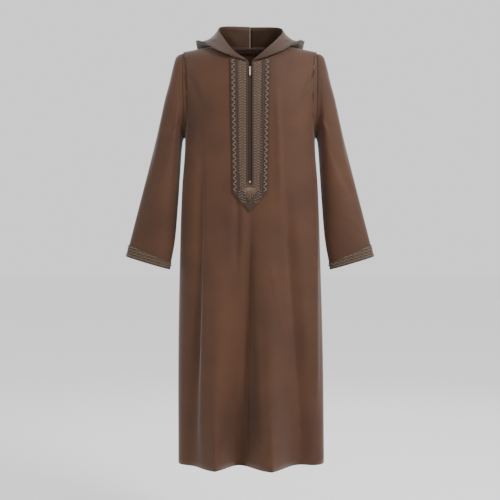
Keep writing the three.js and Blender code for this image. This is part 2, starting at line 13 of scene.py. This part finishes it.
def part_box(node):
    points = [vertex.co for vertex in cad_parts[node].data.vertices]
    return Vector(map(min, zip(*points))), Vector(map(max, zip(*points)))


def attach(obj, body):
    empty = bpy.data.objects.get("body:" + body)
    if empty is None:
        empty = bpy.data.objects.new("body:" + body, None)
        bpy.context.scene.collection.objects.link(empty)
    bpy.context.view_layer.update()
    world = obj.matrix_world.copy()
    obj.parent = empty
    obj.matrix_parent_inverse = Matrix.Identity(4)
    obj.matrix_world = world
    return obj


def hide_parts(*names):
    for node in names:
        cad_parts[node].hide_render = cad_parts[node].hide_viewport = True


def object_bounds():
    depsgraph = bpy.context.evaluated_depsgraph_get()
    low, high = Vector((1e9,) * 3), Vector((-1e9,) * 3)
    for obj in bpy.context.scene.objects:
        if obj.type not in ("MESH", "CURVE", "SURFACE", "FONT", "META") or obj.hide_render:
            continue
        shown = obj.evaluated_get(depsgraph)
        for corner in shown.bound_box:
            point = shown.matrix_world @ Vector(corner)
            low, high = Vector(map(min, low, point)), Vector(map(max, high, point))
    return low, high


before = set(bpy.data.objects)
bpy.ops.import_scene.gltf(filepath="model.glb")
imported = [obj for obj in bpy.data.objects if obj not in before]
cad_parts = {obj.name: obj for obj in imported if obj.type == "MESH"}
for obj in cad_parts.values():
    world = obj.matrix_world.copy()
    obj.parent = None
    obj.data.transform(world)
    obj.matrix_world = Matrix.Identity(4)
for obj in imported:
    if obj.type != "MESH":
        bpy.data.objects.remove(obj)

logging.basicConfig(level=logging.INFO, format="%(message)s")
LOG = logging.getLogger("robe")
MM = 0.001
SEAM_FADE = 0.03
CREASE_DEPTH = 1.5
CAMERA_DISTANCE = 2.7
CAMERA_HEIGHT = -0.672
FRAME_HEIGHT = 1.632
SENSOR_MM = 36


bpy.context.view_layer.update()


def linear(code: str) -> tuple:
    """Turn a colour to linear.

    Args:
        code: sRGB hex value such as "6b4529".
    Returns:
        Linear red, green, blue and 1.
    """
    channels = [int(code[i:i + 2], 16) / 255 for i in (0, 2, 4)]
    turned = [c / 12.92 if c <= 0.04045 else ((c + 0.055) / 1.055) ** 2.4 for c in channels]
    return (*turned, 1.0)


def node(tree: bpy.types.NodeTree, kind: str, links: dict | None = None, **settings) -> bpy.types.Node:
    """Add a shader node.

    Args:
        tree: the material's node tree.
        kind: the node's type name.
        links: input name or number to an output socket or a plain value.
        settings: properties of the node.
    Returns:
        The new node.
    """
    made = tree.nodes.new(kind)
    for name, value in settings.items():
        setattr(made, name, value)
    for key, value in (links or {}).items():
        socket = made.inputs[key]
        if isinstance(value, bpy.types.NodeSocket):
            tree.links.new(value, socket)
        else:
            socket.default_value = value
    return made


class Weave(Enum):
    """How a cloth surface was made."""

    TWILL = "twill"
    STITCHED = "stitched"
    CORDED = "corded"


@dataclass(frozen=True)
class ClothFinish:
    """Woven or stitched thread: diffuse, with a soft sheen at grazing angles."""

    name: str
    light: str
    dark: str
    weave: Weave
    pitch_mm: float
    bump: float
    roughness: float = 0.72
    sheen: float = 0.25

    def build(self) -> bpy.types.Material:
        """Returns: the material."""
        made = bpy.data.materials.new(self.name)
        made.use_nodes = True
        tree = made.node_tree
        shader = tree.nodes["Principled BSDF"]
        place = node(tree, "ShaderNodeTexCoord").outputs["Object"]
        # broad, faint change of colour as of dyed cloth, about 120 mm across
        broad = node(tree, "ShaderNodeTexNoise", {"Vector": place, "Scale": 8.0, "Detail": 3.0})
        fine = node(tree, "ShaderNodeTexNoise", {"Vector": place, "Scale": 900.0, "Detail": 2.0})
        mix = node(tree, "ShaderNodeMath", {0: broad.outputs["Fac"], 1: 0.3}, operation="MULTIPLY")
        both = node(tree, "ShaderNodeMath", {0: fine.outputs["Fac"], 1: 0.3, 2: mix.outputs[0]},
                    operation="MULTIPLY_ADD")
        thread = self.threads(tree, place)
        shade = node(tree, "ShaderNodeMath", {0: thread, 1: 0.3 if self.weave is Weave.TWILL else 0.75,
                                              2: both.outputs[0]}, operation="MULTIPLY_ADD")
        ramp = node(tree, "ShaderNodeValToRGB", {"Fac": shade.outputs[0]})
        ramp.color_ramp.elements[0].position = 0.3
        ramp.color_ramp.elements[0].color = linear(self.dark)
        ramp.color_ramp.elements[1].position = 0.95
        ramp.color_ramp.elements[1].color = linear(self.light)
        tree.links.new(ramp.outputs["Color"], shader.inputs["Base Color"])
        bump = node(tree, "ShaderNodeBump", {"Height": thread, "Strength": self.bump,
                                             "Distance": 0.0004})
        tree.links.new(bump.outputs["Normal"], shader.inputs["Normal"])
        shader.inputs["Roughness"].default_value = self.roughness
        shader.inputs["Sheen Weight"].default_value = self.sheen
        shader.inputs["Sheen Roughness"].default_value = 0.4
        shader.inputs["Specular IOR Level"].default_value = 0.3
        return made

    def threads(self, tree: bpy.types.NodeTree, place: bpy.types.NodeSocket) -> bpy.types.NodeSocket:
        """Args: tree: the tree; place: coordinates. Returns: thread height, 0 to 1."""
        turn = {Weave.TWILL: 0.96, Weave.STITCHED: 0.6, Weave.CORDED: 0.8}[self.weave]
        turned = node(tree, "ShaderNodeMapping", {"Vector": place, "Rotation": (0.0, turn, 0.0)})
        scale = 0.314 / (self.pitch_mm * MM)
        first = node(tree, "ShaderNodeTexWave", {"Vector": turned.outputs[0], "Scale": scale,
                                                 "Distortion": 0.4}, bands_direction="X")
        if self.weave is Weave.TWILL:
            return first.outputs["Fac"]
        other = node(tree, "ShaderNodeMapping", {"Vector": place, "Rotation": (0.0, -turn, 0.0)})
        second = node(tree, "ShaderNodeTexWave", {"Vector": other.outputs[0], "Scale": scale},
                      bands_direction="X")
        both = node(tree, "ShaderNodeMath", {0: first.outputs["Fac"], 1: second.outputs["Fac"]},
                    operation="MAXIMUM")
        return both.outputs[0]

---

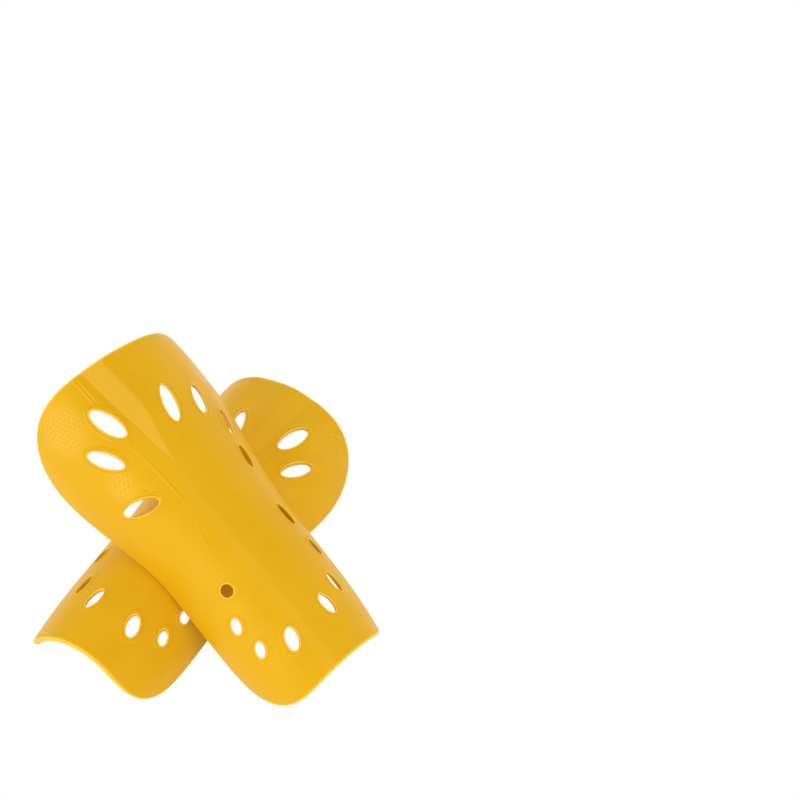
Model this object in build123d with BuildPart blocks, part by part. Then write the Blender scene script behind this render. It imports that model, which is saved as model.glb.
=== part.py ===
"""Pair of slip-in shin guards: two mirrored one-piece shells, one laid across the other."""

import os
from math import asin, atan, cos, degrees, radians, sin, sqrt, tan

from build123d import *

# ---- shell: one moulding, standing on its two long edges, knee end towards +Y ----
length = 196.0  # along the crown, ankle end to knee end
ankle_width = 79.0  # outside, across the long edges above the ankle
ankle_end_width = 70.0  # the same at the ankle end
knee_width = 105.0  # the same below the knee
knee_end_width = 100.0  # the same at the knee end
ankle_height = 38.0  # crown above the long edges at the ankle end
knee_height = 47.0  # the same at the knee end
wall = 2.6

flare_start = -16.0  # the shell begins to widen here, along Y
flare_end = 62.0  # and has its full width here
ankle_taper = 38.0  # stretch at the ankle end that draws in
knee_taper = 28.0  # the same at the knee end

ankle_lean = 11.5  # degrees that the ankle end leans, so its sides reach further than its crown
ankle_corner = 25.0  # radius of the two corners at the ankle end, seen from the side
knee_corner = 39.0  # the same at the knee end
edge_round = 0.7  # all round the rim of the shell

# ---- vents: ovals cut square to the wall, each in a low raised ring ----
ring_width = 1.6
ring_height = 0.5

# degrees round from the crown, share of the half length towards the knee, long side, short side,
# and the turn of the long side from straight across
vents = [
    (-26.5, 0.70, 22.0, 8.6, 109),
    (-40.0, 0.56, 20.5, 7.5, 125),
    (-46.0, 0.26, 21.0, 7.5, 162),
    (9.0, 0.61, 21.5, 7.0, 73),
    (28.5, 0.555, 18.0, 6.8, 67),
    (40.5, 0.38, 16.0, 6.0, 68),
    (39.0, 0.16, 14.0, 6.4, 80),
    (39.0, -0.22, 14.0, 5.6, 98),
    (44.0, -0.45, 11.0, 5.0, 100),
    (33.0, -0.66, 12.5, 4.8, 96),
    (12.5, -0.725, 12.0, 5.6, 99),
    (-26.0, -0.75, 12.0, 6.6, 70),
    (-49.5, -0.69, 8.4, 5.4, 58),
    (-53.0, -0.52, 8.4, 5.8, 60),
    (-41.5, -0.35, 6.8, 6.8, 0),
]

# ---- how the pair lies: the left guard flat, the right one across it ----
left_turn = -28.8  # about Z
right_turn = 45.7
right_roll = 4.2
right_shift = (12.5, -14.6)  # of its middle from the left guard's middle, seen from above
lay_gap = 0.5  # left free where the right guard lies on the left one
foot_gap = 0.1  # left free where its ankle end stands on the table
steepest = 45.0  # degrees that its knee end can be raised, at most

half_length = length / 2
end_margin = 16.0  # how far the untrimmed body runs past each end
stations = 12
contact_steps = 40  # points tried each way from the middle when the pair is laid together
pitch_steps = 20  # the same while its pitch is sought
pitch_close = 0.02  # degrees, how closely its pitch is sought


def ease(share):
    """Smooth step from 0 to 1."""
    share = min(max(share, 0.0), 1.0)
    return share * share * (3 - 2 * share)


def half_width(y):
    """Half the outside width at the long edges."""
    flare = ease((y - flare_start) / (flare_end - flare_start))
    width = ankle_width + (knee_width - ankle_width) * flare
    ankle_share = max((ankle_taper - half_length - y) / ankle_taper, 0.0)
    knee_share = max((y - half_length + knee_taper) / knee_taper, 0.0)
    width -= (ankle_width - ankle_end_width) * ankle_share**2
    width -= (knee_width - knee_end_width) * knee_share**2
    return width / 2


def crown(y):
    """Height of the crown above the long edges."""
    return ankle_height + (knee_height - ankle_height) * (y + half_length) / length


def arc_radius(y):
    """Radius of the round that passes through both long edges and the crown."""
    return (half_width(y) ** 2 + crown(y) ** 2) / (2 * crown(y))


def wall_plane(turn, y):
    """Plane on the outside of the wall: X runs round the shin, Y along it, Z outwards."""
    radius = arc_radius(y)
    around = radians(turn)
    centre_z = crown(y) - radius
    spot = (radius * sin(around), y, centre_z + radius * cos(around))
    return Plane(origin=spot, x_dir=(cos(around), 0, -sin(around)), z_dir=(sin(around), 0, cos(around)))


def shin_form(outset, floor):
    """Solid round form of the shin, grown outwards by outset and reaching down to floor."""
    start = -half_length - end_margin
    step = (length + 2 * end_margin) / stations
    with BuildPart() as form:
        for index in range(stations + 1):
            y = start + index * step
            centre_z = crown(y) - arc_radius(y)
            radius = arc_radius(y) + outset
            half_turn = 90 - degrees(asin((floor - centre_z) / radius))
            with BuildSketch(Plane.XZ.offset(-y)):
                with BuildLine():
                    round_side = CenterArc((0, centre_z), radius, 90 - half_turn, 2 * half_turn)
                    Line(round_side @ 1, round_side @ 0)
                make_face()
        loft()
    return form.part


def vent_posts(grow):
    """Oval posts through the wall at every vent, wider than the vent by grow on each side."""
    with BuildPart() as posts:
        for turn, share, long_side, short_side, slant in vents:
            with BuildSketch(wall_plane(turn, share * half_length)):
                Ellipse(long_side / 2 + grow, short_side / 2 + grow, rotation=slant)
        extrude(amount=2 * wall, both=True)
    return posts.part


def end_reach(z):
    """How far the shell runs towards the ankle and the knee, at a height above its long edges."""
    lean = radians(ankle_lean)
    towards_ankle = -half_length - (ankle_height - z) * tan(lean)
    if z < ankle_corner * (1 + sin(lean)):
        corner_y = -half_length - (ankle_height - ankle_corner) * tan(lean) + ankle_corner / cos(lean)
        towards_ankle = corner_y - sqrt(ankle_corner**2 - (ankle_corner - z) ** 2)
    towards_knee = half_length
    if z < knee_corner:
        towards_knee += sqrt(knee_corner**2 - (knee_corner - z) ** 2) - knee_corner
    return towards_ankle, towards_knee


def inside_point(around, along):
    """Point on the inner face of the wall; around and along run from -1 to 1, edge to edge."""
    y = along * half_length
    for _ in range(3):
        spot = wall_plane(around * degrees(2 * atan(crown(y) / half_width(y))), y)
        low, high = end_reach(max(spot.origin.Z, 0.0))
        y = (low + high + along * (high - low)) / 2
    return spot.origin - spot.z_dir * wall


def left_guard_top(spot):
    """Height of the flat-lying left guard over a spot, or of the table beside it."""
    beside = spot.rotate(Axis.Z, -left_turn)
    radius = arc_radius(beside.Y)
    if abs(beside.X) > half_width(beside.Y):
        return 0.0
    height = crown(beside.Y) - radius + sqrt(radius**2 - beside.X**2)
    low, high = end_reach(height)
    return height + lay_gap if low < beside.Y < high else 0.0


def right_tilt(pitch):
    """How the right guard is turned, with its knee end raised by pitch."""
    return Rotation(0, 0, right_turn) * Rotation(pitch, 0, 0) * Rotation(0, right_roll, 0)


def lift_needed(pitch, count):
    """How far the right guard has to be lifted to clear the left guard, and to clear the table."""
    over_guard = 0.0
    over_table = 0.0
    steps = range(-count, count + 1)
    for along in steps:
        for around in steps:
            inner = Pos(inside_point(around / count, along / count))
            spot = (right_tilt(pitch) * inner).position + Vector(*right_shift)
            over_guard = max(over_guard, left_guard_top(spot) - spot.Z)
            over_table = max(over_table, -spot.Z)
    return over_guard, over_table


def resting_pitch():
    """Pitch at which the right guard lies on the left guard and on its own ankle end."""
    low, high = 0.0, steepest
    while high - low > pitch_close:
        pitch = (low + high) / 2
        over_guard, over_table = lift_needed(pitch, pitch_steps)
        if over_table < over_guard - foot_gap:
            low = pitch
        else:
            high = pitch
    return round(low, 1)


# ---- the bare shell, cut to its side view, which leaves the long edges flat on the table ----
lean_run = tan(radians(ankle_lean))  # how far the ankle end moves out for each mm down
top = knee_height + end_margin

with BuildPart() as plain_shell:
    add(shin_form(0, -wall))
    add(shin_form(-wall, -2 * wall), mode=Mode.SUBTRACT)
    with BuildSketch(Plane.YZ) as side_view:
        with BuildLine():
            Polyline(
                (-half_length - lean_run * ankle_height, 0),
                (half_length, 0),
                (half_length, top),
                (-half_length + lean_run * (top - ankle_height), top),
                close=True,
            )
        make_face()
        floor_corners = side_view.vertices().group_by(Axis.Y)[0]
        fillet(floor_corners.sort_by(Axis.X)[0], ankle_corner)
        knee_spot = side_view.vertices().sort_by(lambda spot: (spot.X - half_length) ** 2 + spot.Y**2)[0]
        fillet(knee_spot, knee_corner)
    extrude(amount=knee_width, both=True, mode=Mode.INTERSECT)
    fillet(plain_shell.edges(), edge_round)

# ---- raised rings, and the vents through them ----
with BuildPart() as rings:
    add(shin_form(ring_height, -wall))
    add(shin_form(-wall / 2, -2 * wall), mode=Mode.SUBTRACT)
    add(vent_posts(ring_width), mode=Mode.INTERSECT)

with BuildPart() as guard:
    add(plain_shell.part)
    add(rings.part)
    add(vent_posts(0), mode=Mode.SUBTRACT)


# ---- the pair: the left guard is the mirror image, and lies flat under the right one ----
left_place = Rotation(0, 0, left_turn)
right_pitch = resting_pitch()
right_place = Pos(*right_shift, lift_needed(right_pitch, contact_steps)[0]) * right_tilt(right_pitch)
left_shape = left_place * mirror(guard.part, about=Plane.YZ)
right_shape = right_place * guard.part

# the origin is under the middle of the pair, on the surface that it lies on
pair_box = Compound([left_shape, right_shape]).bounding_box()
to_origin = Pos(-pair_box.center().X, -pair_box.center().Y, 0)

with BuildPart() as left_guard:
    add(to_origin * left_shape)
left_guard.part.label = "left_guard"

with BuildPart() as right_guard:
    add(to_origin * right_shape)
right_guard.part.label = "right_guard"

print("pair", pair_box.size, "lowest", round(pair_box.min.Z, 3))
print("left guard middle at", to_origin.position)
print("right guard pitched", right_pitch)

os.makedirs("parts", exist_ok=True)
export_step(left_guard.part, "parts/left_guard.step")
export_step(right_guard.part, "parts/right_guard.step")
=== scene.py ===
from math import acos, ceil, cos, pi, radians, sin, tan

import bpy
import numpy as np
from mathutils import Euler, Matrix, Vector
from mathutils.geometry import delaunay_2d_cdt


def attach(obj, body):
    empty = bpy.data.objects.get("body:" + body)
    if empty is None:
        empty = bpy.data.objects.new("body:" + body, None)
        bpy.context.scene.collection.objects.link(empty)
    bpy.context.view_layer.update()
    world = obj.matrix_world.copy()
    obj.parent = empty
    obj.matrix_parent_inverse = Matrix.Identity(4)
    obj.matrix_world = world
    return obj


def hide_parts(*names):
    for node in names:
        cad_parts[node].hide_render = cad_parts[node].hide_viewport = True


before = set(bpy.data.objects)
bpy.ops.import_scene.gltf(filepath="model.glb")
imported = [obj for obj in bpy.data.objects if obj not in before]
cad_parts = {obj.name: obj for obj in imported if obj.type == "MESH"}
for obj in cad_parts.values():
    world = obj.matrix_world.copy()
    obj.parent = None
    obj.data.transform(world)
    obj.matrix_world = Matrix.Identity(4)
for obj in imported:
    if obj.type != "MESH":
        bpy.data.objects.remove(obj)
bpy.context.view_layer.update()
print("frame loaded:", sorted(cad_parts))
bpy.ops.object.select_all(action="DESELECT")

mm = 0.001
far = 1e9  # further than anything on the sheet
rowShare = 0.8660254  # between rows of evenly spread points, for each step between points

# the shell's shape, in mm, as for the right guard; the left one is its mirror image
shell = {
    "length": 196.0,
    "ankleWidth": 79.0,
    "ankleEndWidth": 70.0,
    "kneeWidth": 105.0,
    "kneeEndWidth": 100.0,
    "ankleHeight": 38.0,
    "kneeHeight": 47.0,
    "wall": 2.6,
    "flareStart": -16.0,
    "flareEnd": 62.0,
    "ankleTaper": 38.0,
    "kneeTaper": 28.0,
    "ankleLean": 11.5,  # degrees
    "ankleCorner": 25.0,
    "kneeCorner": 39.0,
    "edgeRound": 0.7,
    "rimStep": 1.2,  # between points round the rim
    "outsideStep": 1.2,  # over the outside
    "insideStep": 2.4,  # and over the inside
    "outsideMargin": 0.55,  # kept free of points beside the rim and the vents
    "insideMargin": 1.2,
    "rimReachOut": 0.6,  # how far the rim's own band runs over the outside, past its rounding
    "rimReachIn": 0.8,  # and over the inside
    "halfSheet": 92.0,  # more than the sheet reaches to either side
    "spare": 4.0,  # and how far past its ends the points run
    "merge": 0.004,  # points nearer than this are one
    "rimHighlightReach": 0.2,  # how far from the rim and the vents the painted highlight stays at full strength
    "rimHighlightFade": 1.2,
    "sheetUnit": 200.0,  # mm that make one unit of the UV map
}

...

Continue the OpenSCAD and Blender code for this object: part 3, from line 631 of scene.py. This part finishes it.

**Requirements**
Within the listing above, locate the line containing "low, high = Vector((1e9,)" and the line containing "colour to linear.". Reproduce those two lines and all lines between them exactly, with nothing added.

**Right answer**
    low, high = Vector((1e9,) * 3), Vector((-1e9,) * 3)
    for obj in bpy.context.scene.objects:
        if obj.type not in ("MESH", "CURVE", "SURFACE", "FONT", "META") or obj.hide_render:
            continue
        shown = obj.evaluated_get(depsgraph)
        for corner in shown.bound_box:
            point = shown.matrix_world @ Vector(corner)
            low, high = Vector(map(min, low, point)), Vector(map(max, high, point))
    return low, high


before = set(bpy.data.objects)
bpy.ops.import_scene.gltf(filepath="model.glb")
imported = [obj for obj in bpy.data.objects if obj not in before]
cad_parts = {obj.name: obj for obj in imported if obj.type == "MESH"}
for obj in cad_parts.values():
    world = obj.matrix_world.copy()
    obj.parent = None
    obj.data.transform(world)
    obj.matrix_world = Matrix.Identity(4)
for obj in imported:
    if obj.type != "MESH":
        bpy.data.objects.remove(obj)

logging.basicConfig(level=logging.INFO, format="%(message)s")
LOG = logging.getLogger("robe")
MM = 0.001
SEAM_FADE = 0.03
CREASE_DEPTH = 1.5
CAMERA_DISTANCE = 2.7
CAMERA_HEIGHT = -0.672
FRAME_HEIGHT = 1.632
SENSOR_MM = 36


bpy.context.view_layer.update()


def linear(code: str) -> tuple:
    """Turn a colour to linear.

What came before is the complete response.